WRITTEN REQUEST: From the line with "for obj, mat" to the line with "for node in", both lines included, set down exactly those lines, please, and no others.

=======

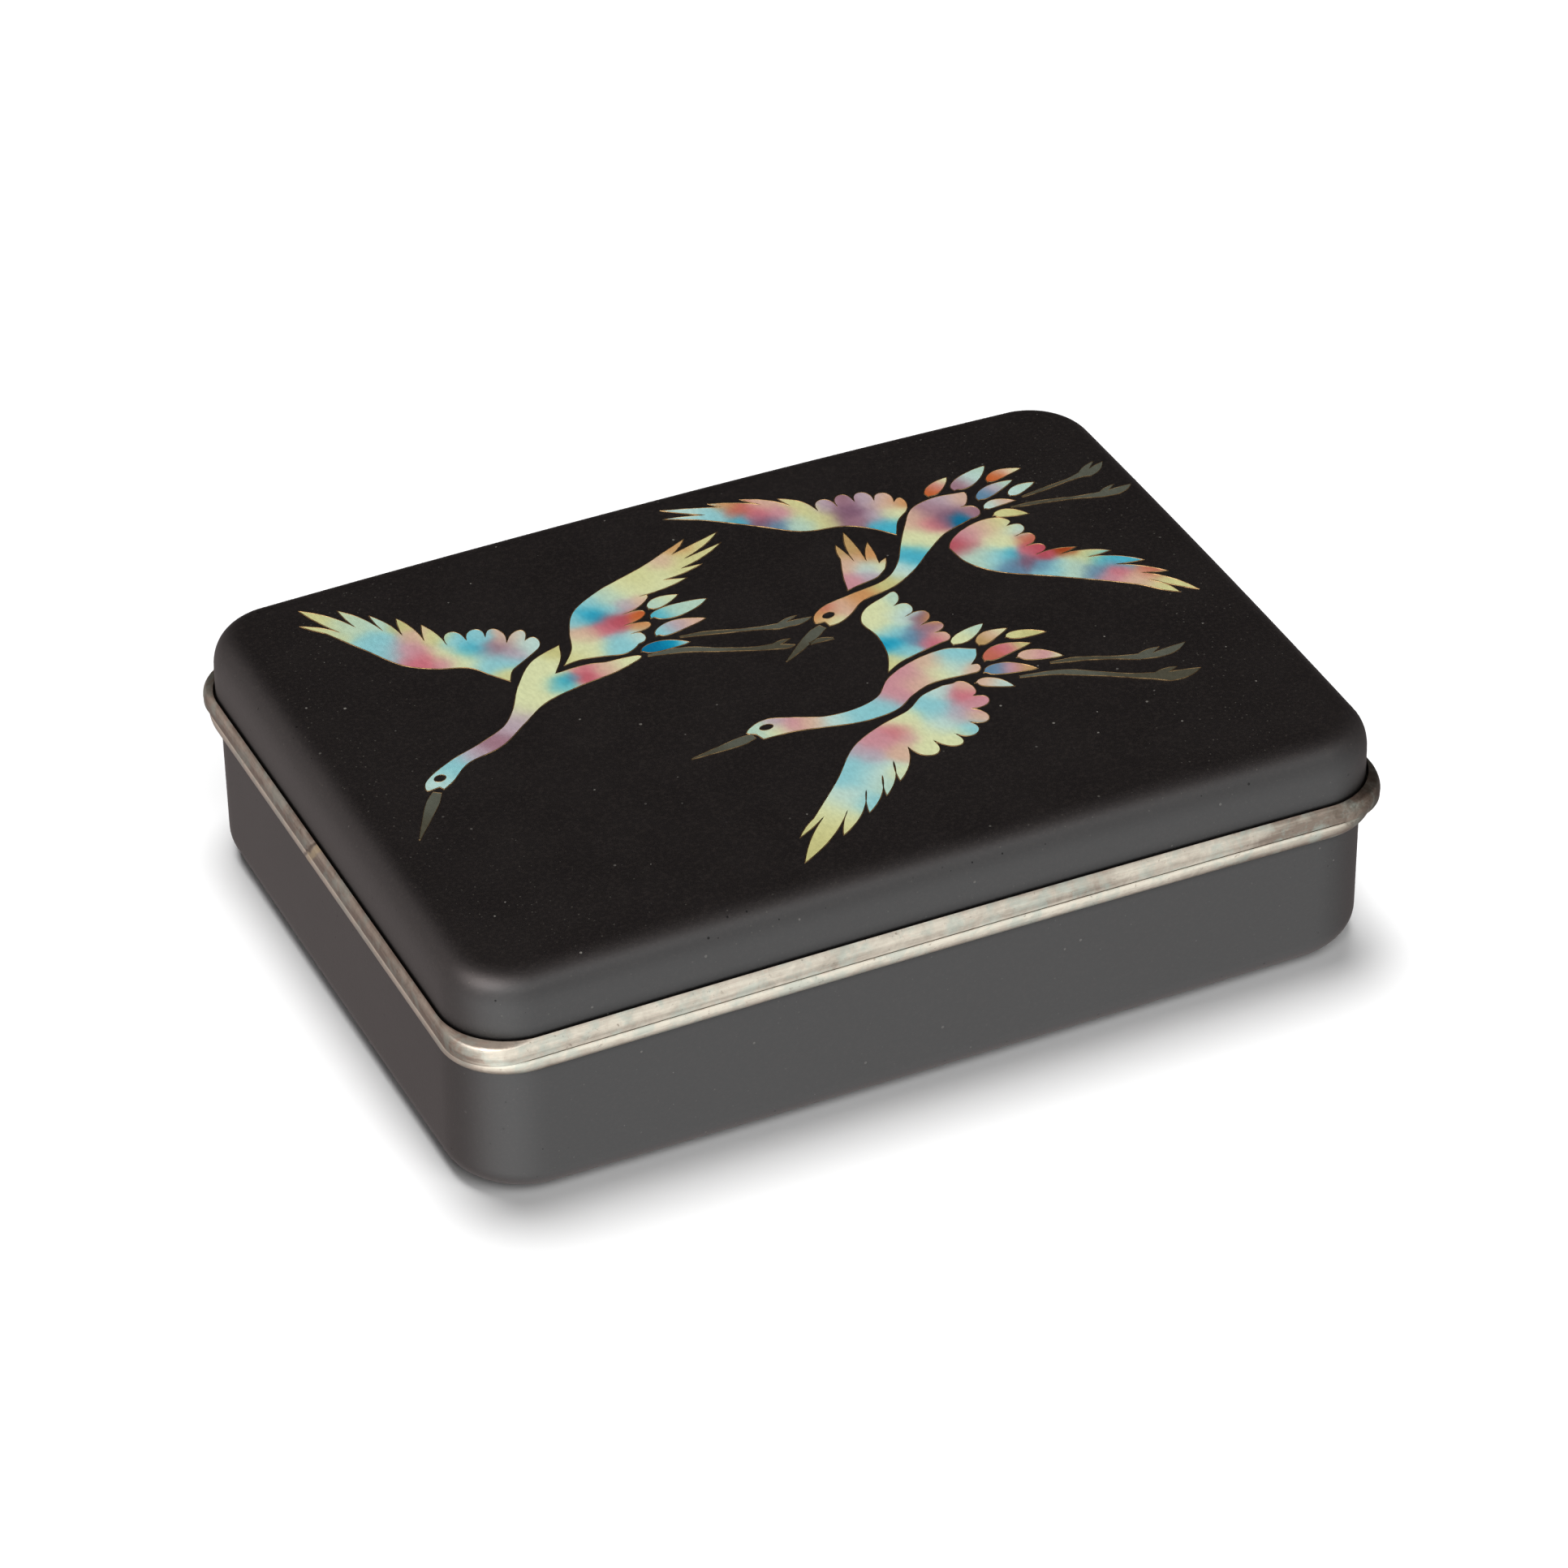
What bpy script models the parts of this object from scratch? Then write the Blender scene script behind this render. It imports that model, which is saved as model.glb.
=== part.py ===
"""Cloisonne box: an enamelled copper tray and lid with rounded corners, closed by two silver rims.

Frame: X along the long side, Y along the depth (the front is -Y), Z up, origin in the middle of the underside.
All driving sizes are in millimetres and turned into metres by MM.
"""

import math

import bmesh
import bpy

MM = 0.001

# plan of the rims, the widest part of the box
HALF_X = 60.0          # half the length over the rims
HALF_Y = 43.75         # half the depth over the rims
RIM_CORNER = 6.6       # plan corner radius of the upper rim
BOW = 0.30             # how far a long side bulges in its middle
ARCH = 0.70            # how far the seam rises in the middle of a long side

# enamelled tray
WALL = 1.6             # enamel, copper and enamel
BASE_INSET = 0.95      # tray wall behind the rim's outermost line
BASE_CORNER = 9.5      # plan corner radius of the tray wall
BASE_TAPER = 0.05      # the wall leans in by this much towards the foot
BASE_ROLL = 4.0        # radius of the rolled bottom edge
BASE_TOP = 19.45       # top edge of the tray, inside the rim
CORNER_KEEP = 0.6      # how fast a corner tightens as the roll draws in

# enamelled lid
LID_INSET = 0.8
LID_CORNER = 8.55
LID_FOOT = 22.2        # lower edge of the lid, inside the rim
LID_ROLL_START = 26.46
LID_TOP = 31.05        # where the top edge's roll ends
LID_ROLL_IN = 4.25     # how far the roll draws in
LID_ROLL_POWER = 2.46  # 2 is an ellipse, higher is squarer
LID_FLAT = 0.34        # the dome is this much flatter than the seam's arch asks

# silver rims
GAP = 0.3              # clearance between neighbouring pieces
BASE_RIM_INSET = 0.12  # the lower rim stands back from the upper one, more so at the corners
BASE_RIM_CORNER = 8.3
BASE_RIM_FOOT = 18.65
BASE_RIM_TOP = 20.55
LID_RIM_FOOT = BASE_RIM_TOP + GAP
LID_RIM_TOP = 23.4
UPSTAND = 0.6          # thickness of the rims' inner parts
COLLAR_TOP = 24.0      # the base rim's collar stands this high inside the lid
COLLAR_CORNER = 4.6

# fineness of the outline
CORNER_STEPS = 8
LONG_STEPS = 6
SHORT_STEPS = 4


def superpower(value, power):
    return math.copysign(abs(value) ** power, value)


def outline(inset, corner, z, arch=1.0, flat=0.0):
    """A closed ring of points: a rounded rectangle with bowed sides, drawn in by inset from the rims' outer line."""
    a, b = HALF_X - inset, HALF_Y - inset
    r = min(max(corner, 0.5), b)
    ring = []
    for turn, (sx, sy) in enumerate(((1, 1), (-1, 1), (-1, -1), (1, -1))):
        cx, cy = sx * (a - r), sy * (b - r)
        start = turn * math.pi / 2
        for i in range(CORNER_STEPS + 1):
            t = start + math.pi / 2 * i / CORNER_STEPS
            ring.append((cx + r * math.cos(t), cy + r * math.sin(t)))
        steps = LONG_STEPS if turn % 2 == 0 else SHORT_STEPS
        nx, ny = ((-1, 1), (-1, -1), (1, -1), (1, 1))[turn]
        x0, y0 = ring[-1]
        if turn % 2 == 0:
            x1, y1 = nx * (a - r), y0
        else:
            x1, y1 = x0, ny * (b - r)
        for i in range(1, steps):
            s = i / steps
            ring.append((x0 + (x1 - x0) * s, y0 + (y1 - y0) * s))
    out = []
    for x, y in ring:
        u, v = x / a, y / b
        bx = BOW * (b / a) ** 2 * max(0.0, 1 - v * v) * superpower(u, 4) * (1 if u else 0)
        by = BOW * max(0.0, 1 - u * u) * superpower(v, 4) * (1 if v else 0)
        px, py = x + bx, y + by
        fx, fy = px / HALF_X, py / HALF_Y
        rise = ARCH * arch * ((1 - fx * fx) + (1 - fy * fy) * (HALF_Y / HALF_X) ** 2)
        rise -= flat * (1 - fx * fx) * (1 - fy * fy)
        out.append((px * MM, py * MM, (z + rise) * MM))
    return out


def arch_at(z):
    """The seam's arch dies away towards the flat underside."""
    t = min(max(z / BASE_RIM_FOOT, 0.0), 1.0)
    return t * t * (3 - 2 * t)


def loft(name, rings, closed=False, pole=None):
    """Skins a run of rings. closed joins the last ring to the first, pole closes the last ring on one middle point."""
    bm = bmesh.new()
    rows = [[bm.verts.new(p) for p in ring] for ring in rings]
    n = len(rows[0])
    pairs = list(zip(rows[:-1], rows[1:])) + ([(rows[-1], rows[0])] if closed else [])
    for low, high in pairs:
        for i in range(n):
            j = (i + 1) % n
            bm.faces.new((low[i], low[j], high[j], high[i]))
    if pole is not None:
        tip = bm.verts.new(pole)
        for i in range(n):
            bm.faces.new((rows[-1][i], rows[-1][(i + 1) % n], tip))
    bmesh.ops.recalc_face_normals(bm, faces=bm.faces[:])
    mesh = bpy.data.meshes.new(name)
    bm.to_mesh(mesh)
    bm.free()
    mesh.shade_smooth()
    mesh.set_sharp_from_angle(angle=math.radians(40))
    return bpy.data.objects.new(name, mesh)


def material(name, colour, metallic, roughness):
    mat = bpy.data.materials.new(name)
    mat.use_nodes = True
    shader = mat.node_tree.nodes["Principled BSDF"]
    shader.inputs["Base Color"].default_value = (*colour, 1)
    shader.inputs["Metallic"].default_value = metallic
    shader.inputs["Roughness"].default_value = roughness
    return mat


def add_shell(obj, inward):
    """Thickens an open skin by WALL on its inner side."""
    mod = obj.modifiers.new("wall", "SOLIDIFY")
    mod.thickness = WALL * MM
    mod.offset = inward
    mod.use_even_offset = True
    mod.use_quality_normals = True
    return obj


def base_box():
    """The tray's outer skin from its top edge down the wall, round the rolled edge and across the flat underside."""
    rings = []
    for z in (BASE_TOP, (BASE_TOP + BASE_ROLL) / 2, BASE_ROLL):
        lean = BASE_TAPER * (BASE_TOP - z) / (BASE_TOP - BASE_ROLL)
        rings.append(outline(BASE_INSET + lean, BASE_CORNER, z, arch_at(z)))
    steps = 5
    for i in range(1, steps + 1):
        t = math.pi / 2 * i / steps
        draw = BASE_ROLL * (1 - math.cos(t))
        z = BASE_ROLL * (1 - math.sin(t))
        if i == steps:
            z = 0.0
        rings.append(outline(BASE_INSET + BASE_TAPER + draw, BASE_CORNER - CORNER_KEEP * draw, z, arch_at(z)))
    inner = BASE_INSET + BASE_TAPER + BASE_ROLL
    rings.append(outline(inner + 14.0, 3.0, 0.0, 0.0))
    return add_shell(loft("base_box", rings, pole=(0, 0, 0)), -1)


def lid():
    """The lid's outer skin from its lower edge up the wall, round the rolled edge and over the slightly domed top."""
    rings = [outline(LID_INSET, LID_CORNER, z) for z in (LID_FOOT, LID_ROLL_START)]
    high = LID_TOP - LID_ROLL_START
    steps = 6
    for i in range(1, steps + 1):
        t = math.pi / 2 * i / steps
        draw = LID_ROLL_IN * (1 - superpower(math.cos(t), 2 / LID_ROLL_POWER) if i < steps else 1)
        z = LID_ROLL_START + high * superpower(math.sin(t), 2 / LID_ROLL_POWER)
        share = (z - LID_RIM_TOP) / (LID_TOP - LID_RIM_TOP)
        rings.append(outline(LID_INSET + draw, LID_CORNER - 1.07 * draw, z, 1.0, LID_FLAT * share))
    edge = LID_INSET + LID_ROLL_IN
    for extra in (9.0, 20.0, 32.0):
        rings.append(outline(edge + extra, 4.0, LID_TOP, 1.0, LID_FLAT))
    rise = ARCH * (1 + (HALF_Y / HALF_X) ** 2) - LID_FLAT
    return add_shell(loft("lid", rings, pole=(0, 0, (LID_TOP + rise) * MM)), -1)


def base_rim():
    """Silver band round the tray's top edge: rounded outside, rebated for the wall, with an upright collar inside."""
    skirt = BASE_INSET - GAP
    behind = BASE_INSET + WALL + GAP
    inside = LID_INSET + WALL + GAP + UPSTAND + GAP      # clear of the lid rim's inner face
    collar = inside + UPSTAND
    roof = BASE_TOP + GAP
    wall_r = BASE_CORNER + GAP
    profile = [
        (BASE_RIM_INSET + 0.12, BASE_RIM_CORNER, BASE_RIM_TOP),
        (BASE_RIM_INSET, BASE_RIM_CORNER, BASE_RIM_TOP - 0.14),
        (BASE_RIM_INSET, BASE_RIM_CORNER, BASE_RIM_TOP - 0.62),
        (BASE_RIM_INSET + 0.05, BASE_RIM_CORNER, BASE_RIM_TOP - 1.10),
        (BASE_RIM_INSET + 0.15, BASE_RIM_CORNER, BASE_RIM_TOP - 1.55),
        (BASE_RIM_INSET + 0.33, BASE_RIM_CORNER, BASE_RIM_FOOT),
        (skirt, wall_r, BASE_RIM_FOOT),
        (skirt, wall_r, roof),
        (behind, wall_r - WALL - 2 * GAP, roof),
        (behind, wall_r - WALL - 2 * GAP, roof - 1.6),
        (collar, COLLAR_CORNER, roof - 1.6),
        (collar, COLLAR_CORNER, COLLAR_TOP),
        (inside, COLLAR_CORNER + UPSTAND, COLLAR_TOP),
        (inside, COLLAR_CORNER + UPSTAND, BASE_RIM_TOP),
    ]
    return loft("base_rim", [outline(i, r, z) for i, r, z in profile], closed=True)


def lid_rim():
    """Silver moulding under the lid's edge: a narrow upright band, a shallow step and a rounded slope to the wall."""
    lip = LID_INSET - GAP
    wall_r = LID_CORNER + GAP
    behind = LID_INSET + WALL + GAP
    inside = behind + UPSTAND
    floor = LID_FOOT - GAP
    profile = [
        (0.08, RIM_CORNER, LID_RIM_FOOT),
        (0.00, RIM_CORNER, LID_RIM_FOOT + 0.10),
        (0.00, RIM_CORNER, LID_RIM_FOOT + 0.66),
        (0.14, RIM_CORNER, LID_RIM_FOOT + 0.76),
        (0.06, RIM_CORNER, LID_RIM_FOOT + 0.90),
        (0.06, RIM_CORNER, LID_RIM_FOOT + 1.40),
        (0.14, RIM_CORNER + 0.1, LID_RIM_FOOT + 1.90),
        (0.28, RIM_CORNER + 0.3, LID_RIM_FOOT + 2.27),
        (lip, wall_r, LID_RIM_TOP),
        (lip, wall_r, floor),
        (behind, wall_r - WALL - 2 * GAP, floor),
        (behind, wall_r - WALL - 2 * GAP, LID_RIM_TOP + 0.4),
        (inside, COLLAR_CORNER + UPSTAND + GAP, LID_RIM_TOP + 0.4),
        (inside, COLLAR_CORNER + UPSTAND + GAP, LID_RIM_FOOT),
    ]
    return loft("lid_rim", [outline(i, r, z) for i, r, z in profile], closed=True)


def main():
    for obj in list(bpy.data.objects):
        bpy.data.objects.remove(obj, do_unlink=True)
    parts = bpy.data.collections.new("cloisonne_box")
    bpy.context.scene.collection.children.link(parts)
    enamel = material("black_enamel", (0.012, 0.011, 0.011), 0.0, 0.42)
    lid_enamel = material("lid_enamel", (0.012, 0.011, 0.011), 0.0, 0.42)
    silver = material("base_silver", (0.62, 0.58, 0.54), 1.0, 0.34)
    lid_silver = material("lid_silver", (0.62, 0.58, 0.54), 1.0, 0.34)
    for obj, mat in ((base_box(), enamel), (base_rim(), silver), (lid(), lid_enamel), (lid_rim(), lid_silver)):
        obj.data.materials.append(mat)
        parts.objects.link(obj)


main()
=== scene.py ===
"""Looks of a small cloisonne box: satin black enamel, tarnished silver rims and three flying cranes inlaid in the lid.

Sizes are in millimetres in the row's frame (X along the long side, the front is -Y, Z up) and turned into metres by MM.
"""

import math
import random

import bmesh
import bpy
import numpy as np
from mathutils import Matrix, Vector, noise
from mathutils.geometry import delaunay_2d_cdt


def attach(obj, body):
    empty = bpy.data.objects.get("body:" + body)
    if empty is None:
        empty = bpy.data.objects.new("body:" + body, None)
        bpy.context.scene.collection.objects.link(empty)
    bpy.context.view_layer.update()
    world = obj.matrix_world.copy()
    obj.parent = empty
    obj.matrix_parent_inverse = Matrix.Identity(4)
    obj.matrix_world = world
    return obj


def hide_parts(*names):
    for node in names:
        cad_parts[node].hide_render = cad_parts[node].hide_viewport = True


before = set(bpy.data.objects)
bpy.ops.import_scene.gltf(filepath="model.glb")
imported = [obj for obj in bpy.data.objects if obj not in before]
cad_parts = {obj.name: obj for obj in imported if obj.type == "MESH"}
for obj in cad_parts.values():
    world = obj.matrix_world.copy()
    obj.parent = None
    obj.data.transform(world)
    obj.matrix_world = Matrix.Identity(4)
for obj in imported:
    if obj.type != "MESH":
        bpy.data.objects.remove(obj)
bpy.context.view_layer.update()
scene = bpy.context.scene
scene.view_settings.view_transform = "Standard"
random.seed(7)

MM = 0.001

# ---------------------------------------------------------------- sizes of the box, as in the CAD
HALF_X, HALF_Y = 60.0, 43.75
RIM_CORNER = 6.6
BOW, ARCH = 0.30, 0.70
WALL = 1.6
BASE_INSET, BASE_CORNER, BASE_TAPER, BASE_ROLL, BASE_TOP = 0.95, 9.5, 0.05, 4.0, 19.45
CORNER_KEEP = 0.6
LID_INSET, LID_CORNER, LID_FOOT, LID_ROLL_START, LID_TOP = 0.8, 8.55, 22.2, 26.46, 31.05
LID_ROLL_IN, LID_ROLL_POWER, LID_FLAT = 4.25, 2.46, 0.34
GAP = 0.3
BASE_RIM_INSET, BASE_RIM_CORNER, BASE_RIM_FOOT, BASE_RIM_TOP = 0.12, 8.3, 18.65, 20.55
LID_RIM_FOOT, LID_RIM_TOP = BASE_RIM_TOP + GAP, 23.4
UPSTAND, COLLAR_TOP, COLLAR_CORNER = 0.6, 24.0, 4.6

SOLDER_Y = 2.2         # where the old joint crosses the upper rim on the left side

# fineness of the visible skins
CORNER_STEPS, LONG_STEPS, SHORT_STEPS = 20, 40, 28


# ---------------------------------------------------------------- camera
def place_camera():
    az, el, roll = math.radians(-24.7207), math.radians(35.3011), math.radians(-0.74975)
    focal, distance, slide_x, slide_y = 7914.483, 774.3877, 0.1167, 2.4428
    back = Vector((math.sin(az) * math.cos(el), -math.cos(az) * math.cos(el), math.sin(el)))
    right = (-back).cross(Vector((0, 0, 1))).normalized()
    up = right.cross(-back)
    side = math.cos(roll) * right + math.sin(roll) * up
    top = -math.sin(roll) * right + math.cos(roll) * up
    spot = Vector((0, 0, 18.0)) + back * distance - side * slide_x - top * slide_y
    data = bpy.data.cameras.new("camera")
    data.sensor_width = 36.0
    data.lens = focal / 1932 * 36.0
    data.clip_start, data.clip_end = 0.05, 20.0
    cam = bpy.data.objects.new("camera", data)
    cam.matrix_world = Matrix((
        (side.x, top.x, back.x, spot.x * MM),
        (side.y, top.y, back.y, spot.y * MM),
        (side.z, top.z, back.z, spot.z * MM),
        (0, 0, 0, 1)))
    scene.collection.objects.link(cam)
    scene.camera = cam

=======

WRITTEN ANSWER:
    for obj, mat in ((base_box(), enamel), (base_rim(), silver), (lid(), lid_enamel), (lid_rim(), lid_silver)):
        obj.data.materials.append(mat)
        parts.objects.link(obj)


main()
=== scene.py ===
"""Looks of a small cloisonne box: satin black enamel, tarnished silver rims and three flying cranes inlaid in the lid.

Sizes are in millimetres in the row's frame (X along the long side, the front is -Y, Z up) and turned into metres by MM.
"""

import math
import random

import bmesh
import bpy
import numpy as np
from mathutils import Matrix, Vector, noise
from mathutils.geometry import delaunay_2d_cdt


def attach(obj, body):
    empty = bpy.data.objects.get("body:" + body)
    if empty is None:
        empty = bpy.data.objects.new("body:" + body, None)
        bpy.context.scene.collection.objects.link(empty)
    bpy.context.view_layer.update()
    world = obj.matrix_world.copy()
    obj.parent = empty
    obj.matrix_parent_inverse = Matrix.Identity(4)
    obj.matrix_world = world
    return obj


def hide_parts(*names):
    for node in names:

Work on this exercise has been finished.